• _Brief_
Your answer should consist only of the lines below from the one with "0.031), 0.5, 0.0)" through the one with "if empty is", copied exactly.

• _Supplied data_

▬▬▬

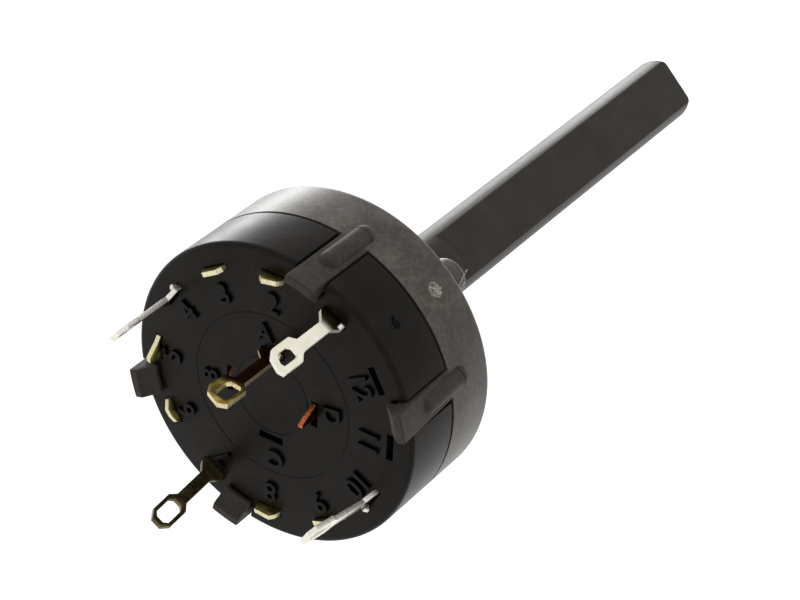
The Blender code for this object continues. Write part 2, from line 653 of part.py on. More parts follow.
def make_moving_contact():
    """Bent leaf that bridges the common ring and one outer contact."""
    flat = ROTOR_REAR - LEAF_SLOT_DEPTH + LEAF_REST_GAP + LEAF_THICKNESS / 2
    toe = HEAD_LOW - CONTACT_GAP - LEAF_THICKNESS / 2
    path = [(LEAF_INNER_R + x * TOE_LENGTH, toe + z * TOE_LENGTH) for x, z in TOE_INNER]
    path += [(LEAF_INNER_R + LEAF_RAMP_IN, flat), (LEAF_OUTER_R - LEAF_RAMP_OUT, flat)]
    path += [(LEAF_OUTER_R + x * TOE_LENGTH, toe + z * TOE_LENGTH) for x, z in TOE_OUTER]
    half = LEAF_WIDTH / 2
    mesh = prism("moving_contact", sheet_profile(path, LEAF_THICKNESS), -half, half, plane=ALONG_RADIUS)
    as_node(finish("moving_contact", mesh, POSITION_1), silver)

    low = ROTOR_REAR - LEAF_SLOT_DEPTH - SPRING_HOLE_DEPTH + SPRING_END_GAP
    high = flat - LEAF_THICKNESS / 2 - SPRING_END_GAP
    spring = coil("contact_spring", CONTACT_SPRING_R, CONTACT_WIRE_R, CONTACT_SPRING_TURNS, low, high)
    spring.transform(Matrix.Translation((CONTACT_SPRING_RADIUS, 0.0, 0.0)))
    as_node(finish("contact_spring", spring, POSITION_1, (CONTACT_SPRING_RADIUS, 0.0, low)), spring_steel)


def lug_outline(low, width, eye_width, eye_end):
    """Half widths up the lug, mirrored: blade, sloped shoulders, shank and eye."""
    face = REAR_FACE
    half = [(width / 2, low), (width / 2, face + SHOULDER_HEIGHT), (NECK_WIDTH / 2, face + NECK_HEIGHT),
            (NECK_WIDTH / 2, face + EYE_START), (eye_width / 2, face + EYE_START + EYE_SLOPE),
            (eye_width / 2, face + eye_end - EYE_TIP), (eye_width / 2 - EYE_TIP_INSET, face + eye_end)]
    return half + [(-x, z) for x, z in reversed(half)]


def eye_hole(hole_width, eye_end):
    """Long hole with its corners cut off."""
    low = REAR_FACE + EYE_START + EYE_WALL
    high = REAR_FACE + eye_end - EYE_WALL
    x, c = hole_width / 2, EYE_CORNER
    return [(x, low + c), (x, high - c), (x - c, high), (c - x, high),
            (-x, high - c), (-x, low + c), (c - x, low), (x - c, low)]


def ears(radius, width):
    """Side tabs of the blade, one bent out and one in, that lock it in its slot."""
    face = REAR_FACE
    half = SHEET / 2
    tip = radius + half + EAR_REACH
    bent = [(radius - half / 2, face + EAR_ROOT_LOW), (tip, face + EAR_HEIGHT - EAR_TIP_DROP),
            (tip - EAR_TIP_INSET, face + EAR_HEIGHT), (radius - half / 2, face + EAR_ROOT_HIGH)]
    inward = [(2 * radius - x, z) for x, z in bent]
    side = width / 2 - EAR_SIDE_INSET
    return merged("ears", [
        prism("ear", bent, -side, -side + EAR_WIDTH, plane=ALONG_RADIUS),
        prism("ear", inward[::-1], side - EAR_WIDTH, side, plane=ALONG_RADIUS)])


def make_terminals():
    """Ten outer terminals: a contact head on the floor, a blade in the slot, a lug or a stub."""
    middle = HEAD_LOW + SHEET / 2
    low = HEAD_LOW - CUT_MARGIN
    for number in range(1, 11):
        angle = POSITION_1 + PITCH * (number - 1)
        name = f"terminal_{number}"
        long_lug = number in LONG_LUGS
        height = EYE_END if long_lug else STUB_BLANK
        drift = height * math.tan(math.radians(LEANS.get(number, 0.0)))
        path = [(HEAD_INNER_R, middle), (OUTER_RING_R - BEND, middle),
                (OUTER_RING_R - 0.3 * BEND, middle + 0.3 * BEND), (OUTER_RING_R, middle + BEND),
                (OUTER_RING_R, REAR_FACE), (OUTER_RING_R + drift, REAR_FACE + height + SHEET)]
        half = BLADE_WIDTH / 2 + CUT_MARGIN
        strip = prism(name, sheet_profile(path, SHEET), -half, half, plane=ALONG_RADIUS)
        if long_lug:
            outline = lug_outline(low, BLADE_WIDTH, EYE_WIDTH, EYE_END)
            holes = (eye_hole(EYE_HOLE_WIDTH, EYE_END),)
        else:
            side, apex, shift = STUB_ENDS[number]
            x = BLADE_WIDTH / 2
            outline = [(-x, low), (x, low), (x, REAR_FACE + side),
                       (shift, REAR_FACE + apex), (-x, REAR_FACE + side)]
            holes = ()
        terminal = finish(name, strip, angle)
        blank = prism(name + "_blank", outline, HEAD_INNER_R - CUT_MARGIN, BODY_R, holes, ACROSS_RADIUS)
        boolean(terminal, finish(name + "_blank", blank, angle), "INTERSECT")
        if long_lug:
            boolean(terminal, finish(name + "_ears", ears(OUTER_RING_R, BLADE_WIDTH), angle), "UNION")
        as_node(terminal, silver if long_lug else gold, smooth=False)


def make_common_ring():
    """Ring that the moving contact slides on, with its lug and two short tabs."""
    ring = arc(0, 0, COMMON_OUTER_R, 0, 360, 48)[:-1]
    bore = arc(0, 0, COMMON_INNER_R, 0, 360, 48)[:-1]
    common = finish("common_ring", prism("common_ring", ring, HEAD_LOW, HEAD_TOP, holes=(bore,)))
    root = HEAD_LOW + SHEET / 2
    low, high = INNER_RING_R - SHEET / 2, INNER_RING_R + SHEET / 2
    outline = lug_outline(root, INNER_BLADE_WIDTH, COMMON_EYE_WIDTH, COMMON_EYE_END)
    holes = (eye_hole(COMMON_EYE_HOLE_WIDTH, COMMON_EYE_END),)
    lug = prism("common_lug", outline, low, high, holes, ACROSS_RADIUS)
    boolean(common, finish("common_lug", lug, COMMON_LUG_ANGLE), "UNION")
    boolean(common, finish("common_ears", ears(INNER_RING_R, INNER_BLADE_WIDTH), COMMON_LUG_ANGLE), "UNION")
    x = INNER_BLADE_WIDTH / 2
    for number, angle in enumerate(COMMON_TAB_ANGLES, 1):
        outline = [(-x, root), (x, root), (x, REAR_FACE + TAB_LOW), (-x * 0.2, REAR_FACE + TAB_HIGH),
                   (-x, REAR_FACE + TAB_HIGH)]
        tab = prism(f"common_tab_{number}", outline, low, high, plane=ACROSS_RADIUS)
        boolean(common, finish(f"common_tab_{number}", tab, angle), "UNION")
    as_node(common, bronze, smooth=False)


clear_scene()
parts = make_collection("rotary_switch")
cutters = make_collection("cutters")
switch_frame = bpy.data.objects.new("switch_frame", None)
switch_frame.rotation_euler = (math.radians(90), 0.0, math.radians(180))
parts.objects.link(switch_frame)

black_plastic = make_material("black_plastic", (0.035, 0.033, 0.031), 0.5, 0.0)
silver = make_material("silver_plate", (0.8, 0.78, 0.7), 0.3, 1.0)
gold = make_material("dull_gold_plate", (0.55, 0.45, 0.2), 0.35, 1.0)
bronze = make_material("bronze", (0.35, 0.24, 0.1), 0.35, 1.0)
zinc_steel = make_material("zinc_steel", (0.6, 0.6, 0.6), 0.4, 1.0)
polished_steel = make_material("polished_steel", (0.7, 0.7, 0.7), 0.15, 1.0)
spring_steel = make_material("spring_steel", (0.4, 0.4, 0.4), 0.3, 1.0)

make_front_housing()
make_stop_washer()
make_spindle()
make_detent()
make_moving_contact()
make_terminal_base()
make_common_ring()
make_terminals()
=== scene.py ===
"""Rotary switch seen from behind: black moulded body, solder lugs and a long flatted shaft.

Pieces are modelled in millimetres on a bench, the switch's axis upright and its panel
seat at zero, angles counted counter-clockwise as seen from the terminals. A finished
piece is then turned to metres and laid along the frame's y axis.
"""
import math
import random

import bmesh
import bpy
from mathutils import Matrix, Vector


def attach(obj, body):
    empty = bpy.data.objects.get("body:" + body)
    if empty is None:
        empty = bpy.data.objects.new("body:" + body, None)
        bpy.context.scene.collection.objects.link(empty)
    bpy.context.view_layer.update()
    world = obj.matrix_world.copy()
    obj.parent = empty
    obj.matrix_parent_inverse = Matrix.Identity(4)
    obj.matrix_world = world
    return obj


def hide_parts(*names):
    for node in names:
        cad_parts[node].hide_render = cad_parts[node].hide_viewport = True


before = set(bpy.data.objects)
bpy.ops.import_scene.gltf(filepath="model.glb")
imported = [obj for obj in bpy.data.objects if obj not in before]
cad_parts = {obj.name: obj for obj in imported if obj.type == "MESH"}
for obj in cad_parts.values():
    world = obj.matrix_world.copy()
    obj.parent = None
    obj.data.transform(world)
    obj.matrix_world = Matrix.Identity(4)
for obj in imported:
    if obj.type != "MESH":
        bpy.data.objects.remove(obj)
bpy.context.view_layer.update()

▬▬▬

• _Finished answer_
black_plastic = make_material("black_plastic", (0.035, 0.033, 0.031), 0.5, 0.0)
silver = make_material("silver_plate", (0.8, 0.78, 0.7), 0.3, 1.0)
gold = make_material("dull_gold_plate", (0.55, 0.45, 0.2), 0.35, 1.0)
bronze = make_material("bronze", (0.35, 0.24, 0.1), 0.35, 1.0)
zinc_steel = make_material("zinc_steel", (0.6, 0.6, 0.6), 0.4, 1.0)
polished_steel = make_material("polished_steel", (0.7, 0.7, 0.7), 0.15, 1.0)
spring_steel = make_material("spring_steel", (0.4, 0.4, 0.4), 0.3, 1.0)

make_front_housing()
make_stop_washer()
make_spindle()
make_detent()
make_moving_contact()
make_terminal_base()
make_common_ring()
make_terminals()
=== scene.py ===
"""Rotary switch seen from behind: black moulded body, solder lugs and a long flatted shaft.

Pieces are modelled in millimetres on a bench, the switch's axis upright and its panel
seat at zero, angles counted counter-clockwise as seen from the terminals. A finished
piece is then turned to metres and laid along the frame's y axis.
"""
import math
import random

import bmesh
import bpy
from mathutils import Matrix, Vector


def attach(obj, body):
    empty = bpy.data.objects.get("body:" + body)
    if empty is None:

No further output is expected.